All that excited verbiage about ratcheting numbers and buckling economies (not to mention the spectre of Pierre Trudeau’s national energy program) sent me to the source – CANSIM Table 282-0087. Sure enough, the table shows that employment in Alberta in December 2015 was down by 19,600 from December 2014, a loss of 0.85%. (The same metric revised also shows that (yikes) December-to-December 2014-15 Nova Scotia lost 5,200 jobs, a drop of 1.35%. If, by the Globe’s estimation, Alberta’s economy is buckling, what’s ours doing? How does collapsing sound?)

But are things really that desperate in Alberta? It depends how you look at it. Month-to-month comparisons are not a very good measure of job gains and losses because the relatively small monthly sample size makes them prone to sharp swings. This may be what happened with the example used by the Globe. Between November and December 2014, employment in Alberta showed an unusually high increase of 11,700. So December 2015 was being compared with an outlier December 2014. A November 2014-to-November 2015 comparison would have shown a drop of only 4,000, nowhere close to the scenario painted by the Globe.

Better on average

The better way to get an accurate picture of annual changes in employment is to compare the average monthly job totals from one year to the next. Using that metric shows that even after the revisions decreasing the December 2015 job totals, employment in Alberta was higher in 2015 than in 2014, going up from a monthly average of 2,274,600 jobs in 20124 to 2,301,600 jobs in 2015, a gain of 1.2%. Monthly totals did begin to drop in October 2015, and if that trend continues it is possible that the 2015 jobs meltdown inaccurately announced by the Globe and Mail this week will occur in 2016. But if it does, it’s important to note that any job losses that take place will be to employment totals that have increased by about 130,000 since 2012. Compare that to Nova Scotia. The revisions released by Stats Canada this week trimmed another 200 jobs off the province’s annual monthly average, reducing it to 447,900, meaning our nasty drop from 2012 now totals  9,600, not the 9,400 reported in my post of Jan. 25.

Jobs losses in the Alberta oil fields are certainly no fun (especially now that my team, the New Democrats are in power), and their impact on commuting workers from Atlantic Canada will be felt in our neck of the woods. But hyping the extent of those losses with selective statistics isn’t helpful. Even if it were true that Alberta lost 19,600 jobs “last year” (when they actually gained 27,000) comparing this imaginary loss with 1982 is just wrong. Using the December-to-December metric, Parkinson cites a figure of 45,000 jobs lost in Alberta in 1982, those “dark days of the national energy program.”

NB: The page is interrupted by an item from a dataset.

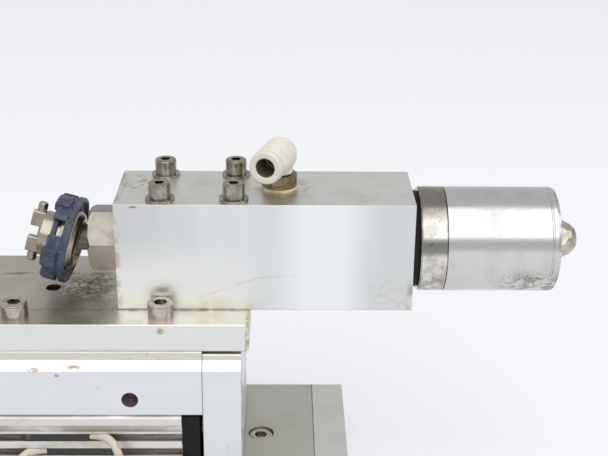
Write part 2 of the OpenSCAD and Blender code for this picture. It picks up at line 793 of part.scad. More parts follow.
// Distances along a piston: seal groove, magnet groove
seal_at = [1.5, 3.7];
magnet_at = [6, 9.5];
module pistons() {
  r = bore_d / 2 - running_gap;
  seal_r = bore_d / 2 - 2.2;
  magnet_r = bore_d / 2 - 3;
  color("#a8a49c") for (y = bore_ys) turned_x(piston_x0, [
    [rod_spigot_d / 2 + seat_gap, 0], [r, 0], [r, seal_at[0]], [seal_r, seal_at[0]],
    [seal_r, seal_at[1]], [r, seal_at[1]], [r, magnet_at[0]], [magnet_r, magnet_at[0]],
    [magnet_r, magnet_at[1]], [r, magnet_at[1]], [r, piston_len],
    [rod_spigot_d / 2 + seat_gap, piston_len]
  ], y, bore_z);
}

// Rings that fill the two grooves of each piston
module piston_rings(span, inner_r) {
  for (y = bore_ys) translate([piston_x0, y, bore_z]) rotate([0, 90, 0])
    ring(inner_r + seat_gap, bore_d / 2 - running_gap, span[0] + seat_gap, span[1] - seat_gap);
}
module piston_seals() { color("#1f1f1f") piston_rings(seal_at, bore_d / 2 - 2.2); }
module piston_magnets() { color("#38383c") piston_rings(magnet_at, bore_d / 2 - 3); }

module rod_end_screws() {
  color("#6f6a62") at_rod_ends(end_x1 - m5[2] - 0.3) cap_screw(m5, 16);
}

// Adapter plate -------------------------------------------------------------------------------

module adapter_plate() {
  corner = 1.3;
  color("#c3c3bb") difference() {
    extrude_x(plate_x0, plate_x1, both_sides([
      [top_w / 2 - 0.3, table_z1], [top_w / 2, table_z1 + 0.3], [top_w / 2, plate_z1 - 0.3],
      [top_w / 2 - 0.3, plate_z1]
    ]));
    for (x = [plate_x0, plate_x1], y = [-top_w / 2, top_w / 2]) translate([x, y, table_z1 - 1])
      rotate([0, 0, 45]) cube([corner * sqrt(2), corner * sqrt(2), 2 * plate_t + 4], center = true);
    for (at = plate_screw_at) translate([at[0], at[1], plate_z1]) screw_hole(m5, plate_t + 1, 0);
    for (at = block_screw_at) translate([at[0], at[1], plate_z1])
      screw_hole(m4, block_screw_len - block_h, 0);
    translate([spare_hole[0], spare_hole[1], table_z1 - 1])
      cylinder(r = spare_hole_r, h = plate_t + 2);
  }
}

module plate_screws() {
  color("#8f867a") for (at = plate_screw_at) translate([at[0], at[1], plate_z1])
    cap_screw(m5, plate_screw_len);
}

// Valve block ---------------------------------------------------------------------------------

module valve_block() {
  color("#d5d9df") difference() {
    slab([block_x, block_y - block_w / 2, plate_z1], [block_x1, block_y + block_w / 2, block_z1]);
    for (at = block_screw_at) translate([at[0], at[1], block_z1]) screw_hole(m4, block_h + 1, 0);
    rod_x(passage_r, block_x - 1, block_x1, block_y, valve_z);
    rod_x(adapter_thread_r + seat_gap, block_x - 1, block_x + adapter_thread_len + 0.5,
      block_y, valve_z);
    rod_x(spigot_r, block_x1 - spigot_len, block_x1 + 1, block_y, valve_z);
    translate([block_x + elbow_x, 0, valve_z]) cylinder(r = 2, h = block_h);
    translate([block_x + elbow_x, 0, block_z1 - 8.5])
      cylinder(r = elbow_thread_r + seat_gap, h = 9.5);
    rod_y(air_port_r, block_y + spigot_r - 1, block_y + block_w, air_port_x, valve_z);
  }
}

module block_screws() {
  color("#8f867a") for (at = block_screw_at)
    translate([at[0], at[1], block_z1 + washer_t + spring_washer_t])
      cap_screw(m4, block_screw_len);
}

module spring_washers() {
  color("#7d746a") for (at = block_screw_at) translate([at[0], at[1], block_z1 + washer_t])
    difference() {
      ring(m4[0] / 2 + 0.1, 3.4, 0, spring_washer_t);
      rotate([12, 0, 35]) slab([0, -0.25, -2], [5, 0.25, 3]);
    }
}

module flat_washers() {
  color("#857a6c") for (at = block_screw_at) translate([at[0], at[1], block_z1])
    ring(m4[0] / 2 + 0.15, washer_r, 0, washer_t);
}

// Elbow on top --------------------------------------------------------------------------------

// Puts its children on the elbow's upright axis, on top of the block
module at_elbow() {
  translate([block_x + elbow_x, 0, block_z1]) children();
}

// Puts its children on the elbow's branch, with Z pointing out of the tube hole
module along_branch() {
  translate([0, 0, elbow_h]) rotate([0, 0, elbow_turn]) rotate([90, 0, 0]) children();
}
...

But that figure’s a far cry from 19,600, made even more distant when the overall impact is taken into account. In December of 1981, Alberta had 1,190,500 jobs. The loss of 45,000 represented a 3.8% decline in employment. In December, 2014, Alberta had 2,305,700 jobs. A theoretical loss of 19,600 represents a drop of 0.85%. To have the same impact on the labour force now as the losses in 1982, Alberta would need to lose something like 93,000 jobs – real or imagined.

Even worse, however, is the way the Globe’s Parkinson’s piece compares the current situation with a distorted and inaccurate view of history in general and the national energy program in particular. He writes:

“It’s the worst year since 1982, when the province lost more than 45,000 jobs amid the double whammy of a global recession and the notorious NEP, a federal government program that capped prices, raised taxes and dramatically discouraged investment in the oil patch. A deep decline in investment in the sector has again been the key driver of the job losses in the past year.”

The NEP is like a red flag in certain conservative circles. It is said to have motivated Stephen Harper to enter politics as a member of the Reform Party. It’s unfortunate that Parkinson would chose to go into detail about the NEP while glossing over the second part of his double whammy (the recession) and ignoring the big whammy – the collapse of the international oil price.

NEP not main culprit

First, on the recession. There was a major one in 1982. It affected the entire world, not just Alberta’s oil patch. Employment in Canada (using Parkinson’s December 1981 to December 1982 metric), dropped by 4.1% (compared with Alberta’s 3.8%). British Columbia was hit the hardest – 85,000 jobs gone, a loss of 6.5%. Ontario and Quebec each lost about 4.3% of their jobs – some 300,000 jobs between the two of them. So how much of Alberta’s loss of jobs in 1982 was the result of the NEP as opposed to the world-wide recession? Hard to know, but given what the recession did to other economies, a small part would be a good guess.

And then there was the price of oil which Parkinson ignored, even though everyone (except a few Conservatives who blame it on environmentalists and First Nations) knows it is the cause of Alberta’s and Saskatchewan’s current problems.The first Trudeau government brought in the National Energy Program in 1981 on the assumption that oil prices would keep going up. The Premier of Alberta at the time, Peter Lougheed, signed a pricing agreement with Ottawa on the same assumption. OPEC, the oil cartel, couldn’t play along. Its ability to control the market evaporated and the price of oil began a slow, steady decline. Alberta’s economy, buoyed up by the quadrupling of oil prices in the 1970s, stagnated when those prices fell 75% by the mid-1980s. The NEP can hardly be blamed for that.

Sloppy journalism takes place every day. It can be a full-time job to stay on top of it. However, the Globe’s coverage of job losses in the oil patch has particular overtones during a week when Trudeau Jr. is caught in the middle of inter-regional political squabbling about the Energy East pipeline. By exaggerating job losses the Globe makes opponents of the pipeline look like heartless victimizers of the unemployed. Then it ups the ante with misleading and irrelevant references to the National Energy Program. If this keeps up, we’ll get the likes of Stephen Harper back in power in Ottawa. But then, maybe that’s the point.